On the nature of his interaction with the four ministers, Narayan said he emphasised that elections be held, democracy be restored, Aung San Suu Kyi be freed and the media be allowed to report from the country. He said he would welcome such interactions as it will help journalists to get information about the functioning of Myanmar’s government and their treatment of their people. The Myanmar government or its embassy did not immediately respond to the queries sent to them by Newslaundry.
Another FCC member pulled no punches. “It is stupid to say that he had gone there as an individual when he is the FCC president. A public position comes with an additional baggage of not doing certain things. There are more don’t’s than dos for somebody holding a public position.”
Emphasising that all 10 journalists, who resigned from the FCC, are from the West, Narayan said, “Maybe journalists from Asian countries like Japan have a better understanding of our part of the world.” The journalists’ body had 113 members with voting rights until March. Of them, 23 were foreigners, including the 10 who have resigned.
Meanwhile, a member of the governing council of the FCC, who also condemned the visit, urged foreign journalists to have more participation in the organisation. He referred to the resignations as a “knee jerk reaction” and said it would “not solve the matter”. “There are a lot of other good things that the club does for its members.”
In a meeting held by the FCC on June 13 over Narayan’s Myanmar visit, the board decided that Narayan will remain as its president for now. The board was reportedly satisfied with his explanation that he undertook the visit in his personal capacity.

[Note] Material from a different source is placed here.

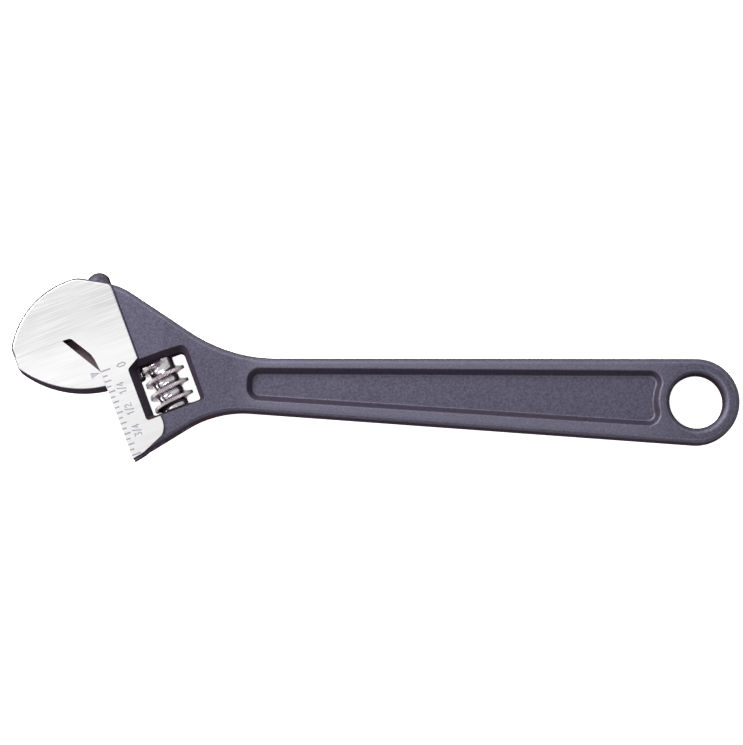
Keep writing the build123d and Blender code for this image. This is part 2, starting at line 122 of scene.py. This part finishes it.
# ---- where the forging's finishes, painted highlights, painted shade and painted light lie: a mask is 0 at the first value and 1 at the second
FLAT_HEIGHT = (FACE_Z - 0.045 * MM, FACE_Z - 0.02 * MM)
ON_PLANE = (0.12 * MM, 0.08 * MM)
PAST_THROAT_U = (7.0 * MM, 7.3 * MM)
BELOW_THROAT_S = (12.1 * MM, 12.3 * MM)
MARK_HEIGHT = (FACE_Z - 0.16 * MM, FACE_Z - 0.14 * MM)
MARK_LEVEL = (0.985, 0.995)
EDGE_LEVEL = 0.93
OFF_EDGE_LEVEL = (0.06, 0.02)
RIM_HEIGHT = (3.2 * MM, 3.7 * MM)
RIM_LEVEL = (0.90, 0.97)
RIM_START_X = (-134 * MM, -120 * MM)
RIM_END_X = (2 * MM, -22 * MM)
BAR_END_S = (-12.8 * MM, -13.4 * MM)
STEEP_LEVEL = (0.90, 0.45)
THROAT_START_U = (0.0, 0.1 * MM)
THROAT_END_U = (7.4 * MM, 7.2 * MM)
THROAT_START_S = (-0.6 * MM, -0.3 * MM)
THROAT_END_S = (12.4 * MM, 12.1 * MM)
THROAT_HEIGHT = (FACE_Z - 0.1 * MM, FACE_Z - 0.4 * MM)
SLIDING_SIDE_S = (-8.0 * MM, 10.0 * MM)

# ---- dark finish, with a painted highlight, painted shade and painted light: a noise is its scale, detail and roughness; a bump its distance and strength
SAND = (1700.0, 4.0, 0.7)
SAND_SPAN = (0.30, 0.70)
SAND_BUMP = (0.09 * MM, 0.55)
PATCHES = (90.0, 3.0, 0.55)
SPECKS = (2400.0, 2.0, 0.7)
SPECK_SPAN = (0.58, 0.74)
# The second speck share is used where the highlight is painted; there the pale specks are painted
# glints.
SPECK_SHARES = (0.25, 0.75)
SPECK_COLOUR = (0.20, 0.19, 0.24)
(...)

Speaking to Newslaundry ahead of the meeting, on the question of whether he would resign, Narayan had said: “If the board decides, I will… This is not a paying job. This position means nothing to me and nor does it add anything to my stature.”
Narayan had served as the FCC president from 1999 to 2002, and 2016 to 2021 as well.
Update at 12 pm, June 13: FCC has 113 members with voting rights and not 100. This has been corrected.
Update at 11 am, June 14: This report has been updated with the details of the FCC meeting held on June 13.